#### Data segment
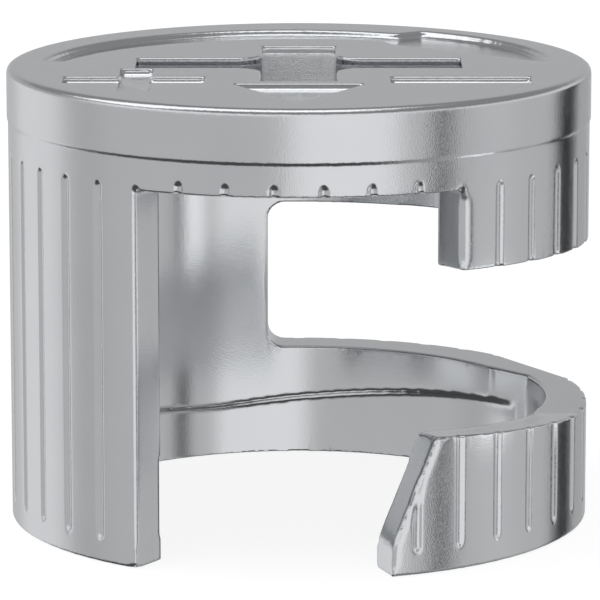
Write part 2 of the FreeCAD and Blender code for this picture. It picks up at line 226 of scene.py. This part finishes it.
def apply(piece, kind, **settings):
    """Give a piece a modifier with these settings, and apply it."""
    only(piece)
    modifier = piece.modifiers.new(kind.lower(), kind)
    for name, value in settings.items():
        setattr(modifier, name, value)
    bpy.ops.object.modifier_apply(modifier=modifier.name)


def copy_of_casting():
    """A merged copy of the CAD solid, in millimetres, without the solid's own properties."""
    only(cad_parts["cam_housing"])
    bpy.ops.object.duplicate()
    piece = bpy.context.object
    piece.name = "zinc_housing"
    piece.parent = None
    for key in list(piece.keys()):
        del piece[key]
    bpy.ops.mesh.customdata_custom_splitnormals_clear()
    bpy.ops.object.mode_set(mode="EDIT")
    bpy.ops.mesh.select_all(action="SELECT")
    bpy.ops.mesh.remove_doubles(threshold=1e-7)
    bpy.ops.mesh.dissolve_limited(angle_limit=math.radians(0.5))
    resize_mesh(1 / MM)
    bpy.ops.object.mode_set(mode="OBJECT")
    return piece


def true_up(piece, name, radius, centre=(0, 0), top=math.inf):
    """Draw a worn wall back on to its true cylinder, fading out where the wall ends."""
    group = piece.vertex_groups.new(name=name)
    steps = {}
    for vertex in piece.data.vertices:
        if vertex.co.z < top:
            reach = math.hypot(vertex.co.x - centre[0], vertex.co.y - centre[1])
            miss = abs(reach - radius)
            if miss < LEFT_BEYOND:
                share = min(1.0, (LEFT_BEYOND - miss) / (LEFT_BEYOND - TRUED_WITHIN))
                step = math.ceil(share * FADE_STEPS) / FADE_STEPS
                steps.setdefault(step, []).append(vertex.index)
    for step, indices in steps.items():
        group.add(indices, step * step * (3 - 2 * step), "REPLACE")
    axis = bpy.data.objects.new(name + "_axis", None)
    bpy.context.scene.collection.objects.link(axis)
    axis.location = (*centre, 0)
    bpy.context.view_layer.update()
    apply(piece, "CAST", cast_type="CYLINDER", factor=1, use_radius_as_size=False, size=radius,
          use_z=False, vertex_group=name, object=axis)
    bpy.data.objects.remove(axis)
    piece.vertex_groups.remove(piece.vertex_groups[name])


def by_upright_edge(edge_x, width, foot, top, lean=0.0, lean_from=0.0):
    """A test for points within a width of an upright edge on the drum's front. Above the
    height lean_from, the edge leans to the right by lean for each millimetre."""
    def inside(point):
        x = edge_x + lean * max(0.0, point.z - lean_from)
        edge = Vector((x, -math.sqrt(DRUM_RADIUS ** 2 - x ** 2)))
        return foot < point.z < top and (point.xy - edge).length < width
    return inside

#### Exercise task
Look at the material above and copy, word for word, its lines from the first through the one containing "bpy.ops.object.modifier_apply(modifier=modifier.name)".

#### Answer for this exercise
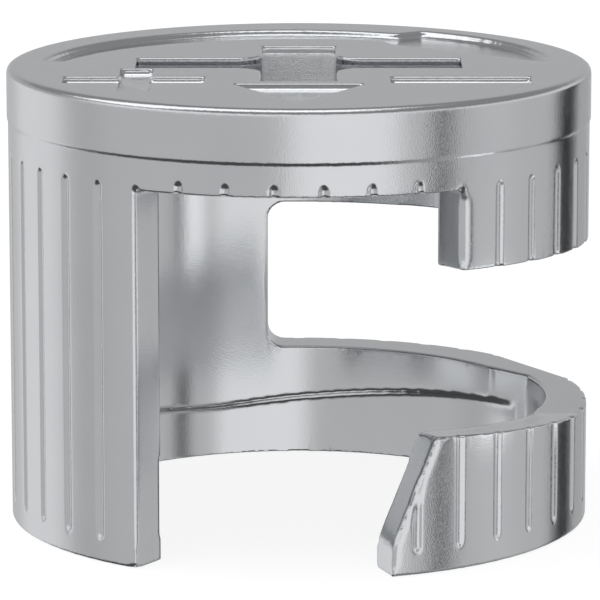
Write part 2 of the FreeCAD and Blender code for this picture. It picks up at line 226 of scene.py. This part finishes it.
def apply(piece, kind, **settings):
    """Give a piece a modifier with these settings, and apply it."""
    only(piece)
    modifier = piece.modifiers.new(kind.lower(), kind)
    for name, value in settings.items():
        setattr(modifier, name, value)
    bpy.ops.object.modifier_apply(modifier=modifier.name)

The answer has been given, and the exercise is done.